Re-reading Story
by screenwriting guru Robert McKee the other day, I came across this quote in a
section headed The Gift of Endurance: ‘Long before you finish [writing], the
love of self will rot and die, the love of ideas sicken and perish ... Of all the reasons for wanting to write, the
only one that nurtures us through time is love of the work itself.’
Cheerful,
huh? Especially on a short winter’s day, with weeks of getting up in the dark still
to go.
I mean,
let’s face it, who does love the work all the time? All too often the
actual process of writing is frustrating, demoralising and painful. Who hasn’t
ever asked: is my story any good? Will anyone buy it? Can I really do all this
over again?
It sometimes
feels as if self-doubt
is an interminable negative feedback loop, constantly undermining our
confidence in our ability to do the very thing we love.
And there it is again. That word. Love.
Personally, I suspect
it’s part of the problem. Saying ‘I love writing’ implies it is
necessarily a deeply rewarding emotional experience. When it’s not, a lot of us
seem to blame ourselves: maybe we don’t love our characters enough or our plots;
maybe the people who believe in us are just plain crazy.
But what is left
if we don’t buy into the notion that we have to love what we do in order to keep
doing it? Well, here are a couple of things that cheer me up no end.

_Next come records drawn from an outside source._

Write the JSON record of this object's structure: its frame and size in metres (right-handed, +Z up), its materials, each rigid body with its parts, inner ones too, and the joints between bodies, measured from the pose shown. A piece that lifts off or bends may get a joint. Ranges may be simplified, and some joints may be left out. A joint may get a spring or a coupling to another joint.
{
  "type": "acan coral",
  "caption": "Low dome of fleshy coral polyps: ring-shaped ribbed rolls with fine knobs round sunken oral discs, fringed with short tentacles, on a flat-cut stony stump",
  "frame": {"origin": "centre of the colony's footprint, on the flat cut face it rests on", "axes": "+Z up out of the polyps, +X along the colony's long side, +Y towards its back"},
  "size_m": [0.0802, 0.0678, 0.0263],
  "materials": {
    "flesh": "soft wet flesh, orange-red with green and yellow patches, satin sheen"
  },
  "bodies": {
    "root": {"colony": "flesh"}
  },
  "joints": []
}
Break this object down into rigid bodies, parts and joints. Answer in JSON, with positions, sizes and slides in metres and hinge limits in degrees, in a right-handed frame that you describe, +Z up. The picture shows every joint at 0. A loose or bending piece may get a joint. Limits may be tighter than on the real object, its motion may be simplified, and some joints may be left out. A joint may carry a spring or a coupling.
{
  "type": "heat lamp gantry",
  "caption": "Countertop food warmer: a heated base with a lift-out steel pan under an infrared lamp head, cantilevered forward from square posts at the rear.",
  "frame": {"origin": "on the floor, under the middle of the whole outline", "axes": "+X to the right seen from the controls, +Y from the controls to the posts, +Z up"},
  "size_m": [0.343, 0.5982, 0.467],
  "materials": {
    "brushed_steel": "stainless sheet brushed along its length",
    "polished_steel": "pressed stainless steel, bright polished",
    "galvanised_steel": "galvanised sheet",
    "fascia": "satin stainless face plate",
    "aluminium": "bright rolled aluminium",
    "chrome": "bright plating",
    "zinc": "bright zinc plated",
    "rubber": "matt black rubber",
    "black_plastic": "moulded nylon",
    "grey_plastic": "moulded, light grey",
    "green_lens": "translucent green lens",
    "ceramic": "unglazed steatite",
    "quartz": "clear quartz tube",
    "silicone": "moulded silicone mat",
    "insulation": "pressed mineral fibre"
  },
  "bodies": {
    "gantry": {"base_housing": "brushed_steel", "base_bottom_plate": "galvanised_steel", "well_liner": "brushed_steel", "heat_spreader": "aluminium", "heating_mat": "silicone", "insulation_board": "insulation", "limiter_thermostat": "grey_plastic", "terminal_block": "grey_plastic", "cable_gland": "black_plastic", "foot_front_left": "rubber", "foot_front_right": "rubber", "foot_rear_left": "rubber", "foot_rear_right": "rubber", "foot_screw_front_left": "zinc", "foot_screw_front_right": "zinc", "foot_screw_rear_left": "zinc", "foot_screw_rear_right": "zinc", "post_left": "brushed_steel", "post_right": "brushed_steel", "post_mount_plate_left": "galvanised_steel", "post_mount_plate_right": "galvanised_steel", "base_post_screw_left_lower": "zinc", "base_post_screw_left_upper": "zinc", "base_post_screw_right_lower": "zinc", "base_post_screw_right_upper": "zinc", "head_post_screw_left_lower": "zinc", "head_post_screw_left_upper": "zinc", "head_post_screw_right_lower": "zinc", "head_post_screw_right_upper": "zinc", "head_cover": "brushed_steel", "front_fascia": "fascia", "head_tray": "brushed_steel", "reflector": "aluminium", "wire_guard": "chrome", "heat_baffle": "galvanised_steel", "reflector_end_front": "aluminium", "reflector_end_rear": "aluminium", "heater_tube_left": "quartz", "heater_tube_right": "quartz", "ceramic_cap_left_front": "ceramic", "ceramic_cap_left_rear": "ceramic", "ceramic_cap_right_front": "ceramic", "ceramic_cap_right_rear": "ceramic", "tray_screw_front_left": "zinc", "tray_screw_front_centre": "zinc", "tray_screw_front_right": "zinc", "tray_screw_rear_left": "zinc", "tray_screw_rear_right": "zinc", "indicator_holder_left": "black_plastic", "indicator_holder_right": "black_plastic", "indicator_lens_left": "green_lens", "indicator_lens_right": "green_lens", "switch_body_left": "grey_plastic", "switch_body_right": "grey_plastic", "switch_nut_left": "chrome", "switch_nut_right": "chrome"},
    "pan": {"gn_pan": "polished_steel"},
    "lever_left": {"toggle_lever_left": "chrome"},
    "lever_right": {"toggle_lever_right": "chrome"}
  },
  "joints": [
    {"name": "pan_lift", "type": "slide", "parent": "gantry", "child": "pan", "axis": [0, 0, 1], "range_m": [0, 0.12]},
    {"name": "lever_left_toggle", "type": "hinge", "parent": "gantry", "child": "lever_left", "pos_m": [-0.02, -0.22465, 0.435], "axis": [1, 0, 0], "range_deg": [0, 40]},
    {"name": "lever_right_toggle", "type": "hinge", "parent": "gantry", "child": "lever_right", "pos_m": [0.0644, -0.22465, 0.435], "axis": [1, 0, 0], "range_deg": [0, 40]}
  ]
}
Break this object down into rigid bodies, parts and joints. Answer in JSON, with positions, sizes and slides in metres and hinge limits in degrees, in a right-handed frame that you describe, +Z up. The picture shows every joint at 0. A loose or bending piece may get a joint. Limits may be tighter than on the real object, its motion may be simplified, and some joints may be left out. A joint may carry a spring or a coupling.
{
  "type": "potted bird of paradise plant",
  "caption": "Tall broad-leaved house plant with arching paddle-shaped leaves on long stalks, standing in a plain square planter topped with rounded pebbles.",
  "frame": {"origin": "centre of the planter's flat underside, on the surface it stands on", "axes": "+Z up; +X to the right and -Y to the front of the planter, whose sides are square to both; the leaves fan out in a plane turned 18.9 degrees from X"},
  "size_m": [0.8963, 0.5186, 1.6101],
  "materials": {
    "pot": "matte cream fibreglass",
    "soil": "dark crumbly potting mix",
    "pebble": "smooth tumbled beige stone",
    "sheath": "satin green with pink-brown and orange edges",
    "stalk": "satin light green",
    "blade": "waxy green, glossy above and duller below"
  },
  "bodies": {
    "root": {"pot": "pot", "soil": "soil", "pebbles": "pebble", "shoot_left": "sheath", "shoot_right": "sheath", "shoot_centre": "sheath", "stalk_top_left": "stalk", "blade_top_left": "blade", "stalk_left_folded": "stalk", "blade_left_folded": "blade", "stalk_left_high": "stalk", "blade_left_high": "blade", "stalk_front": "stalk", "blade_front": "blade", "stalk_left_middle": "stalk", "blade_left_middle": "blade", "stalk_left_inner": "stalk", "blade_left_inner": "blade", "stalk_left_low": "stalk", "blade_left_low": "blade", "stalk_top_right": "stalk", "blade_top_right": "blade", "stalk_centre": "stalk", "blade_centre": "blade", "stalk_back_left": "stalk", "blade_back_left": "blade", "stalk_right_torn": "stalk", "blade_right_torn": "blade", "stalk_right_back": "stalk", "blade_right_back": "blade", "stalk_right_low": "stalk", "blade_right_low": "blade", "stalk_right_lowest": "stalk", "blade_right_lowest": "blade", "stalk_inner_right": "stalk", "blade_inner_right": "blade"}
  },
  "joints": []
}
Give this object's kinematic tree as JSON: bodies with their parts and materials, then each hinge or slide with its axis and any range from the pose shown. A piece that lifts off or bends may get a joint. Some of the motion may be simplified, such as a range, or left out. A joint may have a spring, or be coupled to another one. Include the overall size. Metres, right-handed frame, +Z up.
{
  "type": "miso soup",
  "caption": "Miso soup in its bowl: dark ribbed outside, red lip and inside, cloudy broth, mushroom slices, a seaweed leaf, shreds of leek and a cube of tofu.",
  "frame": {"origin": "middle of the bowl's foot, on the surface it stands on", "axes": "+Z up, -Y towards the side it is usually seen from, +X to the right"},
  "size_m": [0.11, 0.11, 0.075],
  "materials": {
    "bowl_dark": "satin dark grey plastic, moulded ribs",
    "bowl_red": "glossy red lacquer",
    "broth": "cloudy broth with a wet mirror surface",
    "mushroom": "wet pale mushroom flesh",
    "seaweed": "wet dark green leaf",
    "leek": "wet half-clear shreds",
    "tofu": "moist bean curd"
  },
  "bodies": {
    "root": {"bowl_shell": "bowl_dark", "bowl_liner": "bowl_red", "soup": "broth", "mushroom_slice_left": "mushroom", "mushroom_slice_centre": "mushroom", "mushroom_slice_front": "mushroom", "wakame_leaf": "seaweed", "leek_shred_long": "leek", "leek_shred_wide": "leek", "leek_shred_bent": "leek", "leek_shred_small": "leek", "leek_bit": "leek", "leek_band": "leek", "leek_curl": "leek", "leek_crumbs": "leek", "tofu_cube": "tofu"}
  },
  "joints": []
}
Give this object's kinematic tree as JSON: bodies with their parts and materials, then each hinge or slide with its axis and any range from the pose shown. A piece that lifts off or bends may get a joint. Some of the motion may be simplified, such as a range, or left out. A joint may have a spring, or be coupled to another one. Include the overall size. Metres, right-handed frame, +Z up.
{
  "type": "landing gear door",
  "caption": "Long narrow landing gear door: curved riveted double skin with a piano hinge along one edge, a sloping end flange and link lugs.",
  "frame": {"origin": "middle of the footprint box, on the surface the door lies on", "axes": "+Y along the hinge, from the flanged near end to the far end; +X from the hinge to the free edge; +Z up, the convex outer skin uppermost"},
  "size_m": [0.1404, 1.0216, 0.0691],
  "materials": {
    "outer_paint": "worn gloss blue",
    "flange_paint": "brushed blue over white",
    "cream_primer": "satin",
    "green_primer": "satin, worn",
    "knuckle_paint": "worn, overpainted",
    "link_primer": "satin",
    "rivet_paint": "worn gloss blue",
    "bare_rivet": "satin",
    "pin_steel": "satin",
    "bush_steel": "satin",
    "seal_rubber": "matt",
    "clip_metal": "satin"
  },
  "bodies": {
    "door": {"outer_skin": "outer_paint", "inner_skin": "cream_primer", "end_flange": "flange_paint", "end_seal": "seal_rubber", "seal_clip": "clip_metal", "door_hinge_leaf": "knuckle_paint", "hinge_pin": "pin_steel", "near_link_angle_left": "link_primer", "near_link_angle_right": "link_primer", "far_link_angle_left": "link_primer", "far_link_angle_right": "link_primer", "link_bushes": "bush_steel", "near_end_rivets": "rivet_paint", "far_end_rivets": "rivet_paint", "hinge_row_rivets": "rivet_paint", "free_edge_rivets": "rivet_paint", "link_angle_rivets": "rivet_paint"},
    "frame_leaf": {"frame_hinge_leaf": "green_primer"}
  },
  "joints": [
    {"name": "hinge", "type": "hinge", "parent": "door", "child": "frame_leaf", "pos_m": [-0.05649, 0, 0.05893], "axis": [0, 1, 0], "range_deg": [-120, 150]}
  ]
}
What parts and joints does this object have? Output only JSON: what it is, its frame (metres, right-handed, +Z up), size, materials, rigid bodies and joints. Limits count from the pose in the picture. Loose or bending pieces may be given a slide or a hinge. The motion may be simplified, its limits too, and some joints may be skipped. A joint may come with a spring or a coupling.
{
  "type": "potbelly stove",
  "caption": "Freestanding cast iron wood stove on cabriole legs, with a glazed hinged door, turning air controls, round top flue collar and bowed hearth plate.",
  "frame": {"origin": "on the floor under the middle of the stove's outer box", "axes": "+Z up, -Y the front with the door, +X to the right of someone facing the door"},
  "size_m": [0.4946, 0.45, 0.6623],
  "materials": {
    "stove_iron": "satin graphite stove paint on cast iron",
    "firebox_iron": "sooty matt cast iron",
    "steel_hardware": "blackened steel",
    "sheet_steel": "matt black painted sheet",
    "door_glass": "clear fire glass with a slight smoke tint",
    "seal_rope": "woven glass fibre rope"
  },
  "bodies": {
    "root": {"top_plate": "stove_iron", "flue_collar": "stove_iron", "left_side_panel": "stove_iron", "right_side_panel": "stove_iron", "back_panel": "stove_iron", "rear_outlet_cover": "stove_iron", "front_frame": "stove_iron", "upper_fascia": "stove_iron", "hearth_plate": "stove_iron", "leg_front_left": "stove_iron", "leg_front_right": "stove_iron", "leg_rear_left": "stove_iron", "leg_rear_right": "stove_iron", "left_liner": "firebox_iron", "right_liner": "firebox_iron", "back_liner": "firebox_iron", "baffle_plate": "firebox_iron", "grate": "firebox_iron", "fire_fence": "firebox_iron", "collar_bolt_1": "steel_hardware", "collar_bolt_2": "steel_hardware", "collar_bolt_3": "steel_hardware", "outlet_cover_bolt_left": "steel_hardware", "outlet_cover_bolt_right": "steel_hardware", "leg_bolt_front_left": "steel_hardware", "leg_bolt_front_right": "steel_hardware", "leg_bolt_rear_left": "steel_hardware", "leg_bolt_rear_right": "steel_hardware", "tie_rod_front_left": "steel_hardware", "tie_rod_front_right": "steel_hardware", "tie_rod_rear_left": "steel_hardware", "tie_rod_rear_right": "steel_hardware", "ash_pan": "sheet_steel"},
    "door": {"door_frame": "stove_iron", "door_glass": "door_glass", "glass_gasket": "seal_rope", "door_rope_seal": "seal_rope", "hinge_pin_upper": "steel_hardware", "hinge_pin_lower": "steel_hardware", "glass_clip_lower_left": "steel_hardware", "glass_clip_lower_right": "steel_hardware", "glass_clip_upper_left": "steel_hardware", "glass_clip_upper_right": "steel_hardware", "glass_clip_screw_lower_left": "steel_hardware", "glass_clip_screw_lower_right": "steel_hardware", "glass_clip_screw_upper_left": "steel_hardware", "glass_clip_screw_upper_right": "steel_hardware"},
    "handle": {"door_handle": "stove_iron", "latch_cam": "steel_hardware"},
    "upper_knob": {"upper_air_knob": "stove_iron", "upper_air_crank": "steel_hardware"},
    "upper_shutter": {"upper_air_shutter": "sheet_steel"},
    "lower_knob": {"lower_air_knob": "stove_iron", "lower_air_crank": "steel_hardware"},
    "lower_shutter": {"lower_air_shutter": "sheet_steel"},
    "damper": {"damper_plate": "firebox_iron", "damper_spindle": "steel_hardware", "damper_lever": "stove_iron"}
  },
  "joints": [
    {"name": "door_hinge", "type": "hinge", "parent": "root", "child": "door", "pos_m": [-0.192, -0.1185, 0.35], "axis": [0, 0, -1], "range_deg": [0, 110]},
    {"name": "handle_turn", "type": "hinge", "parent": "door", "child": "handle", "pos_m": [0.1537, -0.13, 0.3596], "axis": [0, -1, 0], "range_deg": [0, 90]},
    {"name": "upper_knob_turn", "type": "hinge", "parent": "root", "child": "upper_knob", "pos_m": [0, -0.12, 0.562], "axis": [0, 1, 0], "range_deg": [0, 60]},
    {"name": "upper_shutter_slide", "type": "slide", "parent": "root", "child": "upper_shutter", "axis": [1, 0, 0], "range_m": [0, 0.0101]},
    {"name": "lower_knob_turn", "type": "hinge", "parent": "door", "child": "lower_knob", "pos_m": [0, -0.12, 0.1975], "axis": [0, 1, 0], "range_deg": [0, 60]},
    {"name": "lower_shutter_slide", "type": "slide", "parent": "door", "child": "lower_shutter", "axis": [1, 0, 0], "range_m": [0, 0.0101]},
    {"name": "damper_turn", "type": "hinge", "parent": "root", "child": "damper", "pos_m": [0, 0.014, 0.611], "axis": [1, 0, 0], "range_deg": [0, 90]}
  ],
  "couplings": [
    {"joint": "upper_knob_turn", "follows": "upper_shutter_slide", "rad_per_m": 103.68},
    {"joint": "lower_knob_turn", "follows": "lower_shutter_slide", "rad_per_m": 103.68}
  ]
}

According to research by psychologist Anders Ericsson,
elite musicians, athletes and chess players weren’t born with unique gifts. They
are instead highly motivated individuals who have to complete at least 10,000 hours
of deliberate practice over a period of more than ten years in order to achieve
their exceptional abilities.
To quote Christian Jarret’s handy 30-Second Psychology, for this type of
practice to work, ‘You don’t just repeat what you know but instead constantly
seek to stretch yourself. This inevitably involves forensic self-criticism,
repeated failure and a dogged ability to keep dusting yourself down and trying
again.’
Sound familiar?
Then how about this, also from Jarret:
‘Anxious individuals are more prone to attribute negative events to flaws in
their nature, rather than circumstances.’ That’s from the section about Fundamental
Attribution Error.
So, with all due respect to Mr McKee (who I
admire a lot), forget about endurance being a gift. It’s bloody hard graft. And
that’s the point. Lucky you if you do love the work, but that’s not the only
way. For me, for example, ‘the work’ is too abstract a concept to keep me going
year after year. I have to care passionately about this story, these
characters, their troubled dreams.
Keeping this passion alive is like tending a
fire: I have to sit down beside my story and look into its depths. If it’s
dying, I feed it more research, more imagination, more hard work. Sometimes it consumes
reams of notes about the main character’s motivation, or a single sheet with a clearer
articulation of the theme. At other times it needs more knowledge gaps. Tighter
scenes with more dramatic turning points.
Or more cake for the writer. Chocolate. Wine. Another
long walk with my darling dog...
But yes, sometimes I have to close down the
chimney flue and walk away, trusting that the embers won’t die completely.
I have boundless admiration for people who
keep writing regardless. Did you see that tweet about this year’s winner of the
children’s & YA category of the Costa Book Prize? Apparently Brian Conaghan
received 217 rejections. Two hundred and seventeen! Unbelievable. I’d have
walked away long ago, no question about it.
So all power to him – and everyone else who keeps
on keeping on.
May your fire never go out.
Rowena House
10 comments:
I don't love writing either!
But I do LOVE stories and that's what keeps me going.
Great distinction, Jan. I guess that's what we've all go to do: find that core thing that'll keep up going.
Thanks Ro. A great blog & reassuring to hear it's not just me battling with inner demons x
Demons part of the job, I suspect. Maybe they're why we want to write in the first place - to slay them, or at least engage them in a heated debate!
Great blog, Ro. I suspect we all have love, aka a creative urge, and once that has been fulfilled we as writers, artists etc need some kind of external affirmation - that's the hard part, feeling nobody cares, so why bother continuing? For all the published and very well known there must be many many people whose work has never seen the light of day. Van Gogh etc never basked in the light of his subsequent fame. But doing something as well as one can, there is satisfaction in that. 10,000 hours indeed :0)
I love it and despise it in equal measure. Thanks for this. I agree. One is not born with the gift of endurance. It grows on you like a callous.
Defining love beyond my skill (& self-imposed word count) so opted out with 'a rewarding emotional experience'. But perhaps loathing something is a measure of how much we want to love it (and sometimes manage to). Dunno.
But I think we can definitely admire those with callouses, Candy, and keep our fingers crossed that all those who deserve external affirmation get it, Eden.
Thanks both so much for commenting.
I do love writing. I like the process of it, and how I can translate something from thoughts in my head into something in the head of another person. But mostly I only like it when it's going well!
Me too, Becca! Success - however one measures it - is THE best motivator, imo.